One of the reasons why I love IMAZ so much is simply the weather pattern here that you get through the training.  If you are starting ~16 weeks out, you are starting in 105+ heat.  But as race day approaches and you are getting extremely fit while dealing with the heat, all of the sudden the temps let up, and your body starts absorbing rather than surviving.  I went from riding in a Tri Top one weekend  and getting told "its too hot out here, how do you ride in this?" to arm/knee warmers, full gloves the next weekend.  When the crappy weather is starting to hit everywhere else, our situation becomes ideal...finally.  The final 3-4 weeks of prep for IMAZ, and just as the weather is settling down and the training load lessens, your body is ready to crush every shorter but faster workout.  You head into the race having suffered, recovered, and full of energy finally able to pee clear ;-) (<<<my fascination with not being dehydrated ALL THE TIME).
We will see what the rest of "off season" will become in my camp---the shorter daylight hours are a bugger for sure.  I'm looking for all sorts of fun stuff to break up this transition from full-fledged IM training to short, fast, and fun training and racing, that's for sure.

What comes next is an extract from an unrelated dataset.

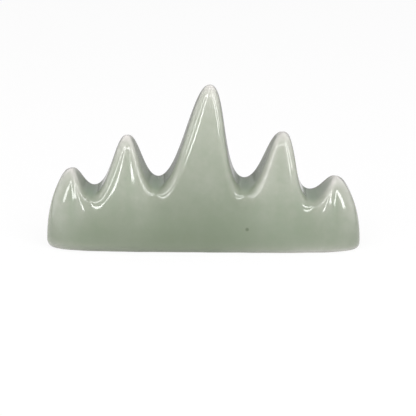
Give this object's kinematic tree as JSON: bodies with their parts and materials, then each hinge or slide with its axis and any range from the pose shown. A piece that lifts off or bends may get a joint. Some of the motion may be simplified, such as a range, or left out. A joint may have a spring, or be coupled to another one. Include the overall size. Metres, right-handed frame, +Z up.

So with the "down time" (but in reality filled with all sorts of issues that needs resolution), I have thought a bit about IMAZ 2012.  Ironman races tend to stay with me for a lot longer than the soreness and wasted feeling in my body subsides.  They give you a chance to see what you are made of, and sometimes (or 4 out of 5 times in my case), you walk away feeling somewhat like you underperformed, didn't dig deep enough, or just stopped fighting the good fight.  But at the same time you have to give the race the credit it deserves---you can't just say, "oh I planned on a much better day than I had" blindly.  Well, last night while sitting on the couch, I decided to look at my IMAZ training log, and had an "ah ha" moment.....here's the numbers I saw:

12:33
13:38
13:55
17:26
12:50
12:36
10:04
4:00

Those represent the time per week over the 8 weeks before race day...the 12:33 was the week I got my slot into IMAZ and went from "this season is over" to "I'm going to give it one more go" to put the IM Texas crash behind me.  8 weeks to prep for an IM seemed right with the understanding I had a large base to count on, and (to review from previous posts) we decided that a "let's see how little I can do to get me to the start line" approach was the only way I could pull this off.  Looking at the above...yeah, I accomplished the "how little" part.  The 17:26 week is the anomoly...12,700 yards in the pool, 202 miles on the bike, 26 miles running.  Three days in that week were "swim only." Two runs just over 1:30:00 each.  Three rides:  90 minutes of intervals, 110+ miles steady aerobic, and 60 miles EZish.  Jumping to what that translated into on race day, and my impression of my result has completely changed.  I was irritated a bit by the 9:50...but REALLY irritated at the 3:45 marathon.  Now, and noting that those two ~1:30:00 runs were the longest two of my training for IMAZ, I am stoked---REALLY stoked.  I felt completely in control the entire swim/bike at IMAZ, other than not trusting my fitness on the bike and turning in the lowest wattage split of any IM to date (even though my testing 5 days prior to raceday told me to not wimp out like I did).  Take out the idiocy of the penalty as well, and I cannot be any happier . I sat home almost every sunday while others racing IMAZ posted their long sunday runs on Facebook (yes, it was tough to sit home, but I was loving the family time).  All of my weekday training was done after work, which was probably the biggest mistake---no matter how much I cut back, the afternoon only training ate heavily into home time.  If I could get it out of the way before work....hmm.
I'm always looking for a takeaway, and for this one,  the base I have is carrying me through less then great training loads---and it also points to less being more when you have a foundation with which to build from.  I think I said it in my Race Report, that there is the big "IF" I had done a few LSD runs...I now know those were needed and probably made a huge impact on that 3:45.  I am not the type that wants the perfect situation for every race...I like the variety my training over the past 3 years has taken.  I was just as excited about IMAZ 2012 as I was for 2010, but for some many different reasons.  Rookie to veteran...the unknown to completely aware.  The 16 week build does prepare you the best, but what fun is it doing the same thing the same way, especially when the "other" ways offer new challenges personally rather than just a time on a clock.  BUT, it would be nice to accomplish both...
Until then, I'm gonna stay healthy, eat right (need to stop the Peanut M&M habit though), and enjoy life!